[start Data extract]
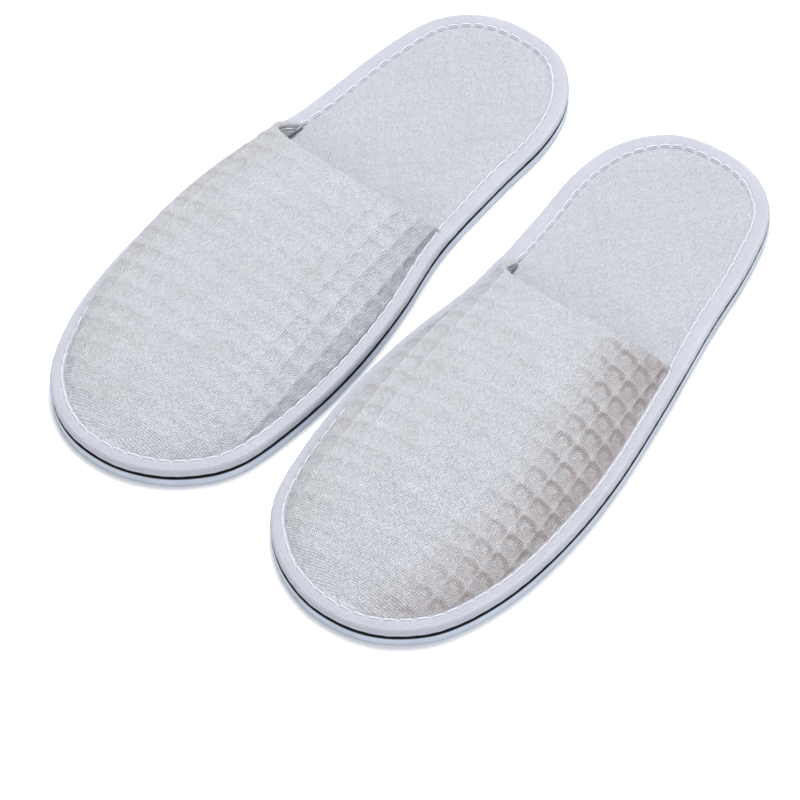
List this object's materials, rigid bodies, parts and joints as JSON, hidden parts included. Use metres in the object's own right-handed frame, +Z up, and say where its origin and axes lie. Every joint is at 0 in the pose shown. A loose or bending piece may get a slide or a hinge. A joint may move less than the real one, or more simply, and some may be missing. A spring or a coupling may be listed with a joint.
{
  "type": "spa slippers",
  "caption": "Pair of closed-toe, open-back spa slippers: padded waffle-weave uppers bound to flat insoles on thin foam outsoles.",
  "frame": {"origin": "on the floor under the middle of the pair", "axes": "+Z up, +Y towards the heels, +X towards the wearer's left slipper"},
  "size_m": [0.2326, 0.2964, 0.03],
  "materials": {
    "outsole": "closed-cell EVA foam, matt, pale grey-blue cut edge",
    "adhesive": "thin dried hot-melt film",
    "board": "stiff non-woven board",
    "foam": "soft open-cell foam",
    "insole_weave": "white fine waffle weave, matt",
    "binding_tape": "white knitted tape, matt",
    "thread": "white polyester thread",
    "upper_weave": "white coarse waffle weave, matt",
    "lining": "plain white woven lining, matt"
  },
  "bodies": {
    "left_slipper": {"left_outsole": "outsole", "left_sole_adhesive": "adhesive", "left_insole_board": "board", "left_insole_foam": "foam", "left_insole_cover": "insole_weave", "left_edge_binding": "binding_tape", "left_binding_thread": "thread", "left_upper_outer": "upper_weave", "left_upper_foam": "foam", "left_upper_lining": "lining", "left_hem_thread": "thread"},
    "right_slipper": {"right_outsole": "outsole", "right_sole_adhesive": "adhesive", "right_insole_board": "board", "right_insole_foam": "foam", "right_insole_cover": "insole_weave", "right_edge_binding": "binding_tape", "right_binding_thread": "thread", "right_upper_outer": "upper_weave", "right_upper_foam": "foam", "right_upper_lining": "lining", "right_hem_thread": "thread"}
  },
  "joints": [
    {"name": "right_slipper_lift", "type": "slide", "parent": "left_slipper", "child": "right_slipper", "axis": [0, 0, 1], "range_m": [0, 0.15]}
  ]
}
[end Data extract]
→ **Your objective**
Look through the material above and pick out each line holding the word "bodies".

→ **Exercise answer**
List this object's materials, rigid bodies, parts and joints as JSON, hidden parts included. Use metres in the object's own right-handed frame, +Z up, and say where its origin and axes lie. Every joint is at 0 in the pose shown. A loose or bending piece may get a slide or a hinge. A joint may move less than the real one, or more simply, and some may be missing. A spring or a coupling may be listed with a joint.
  "bodies": {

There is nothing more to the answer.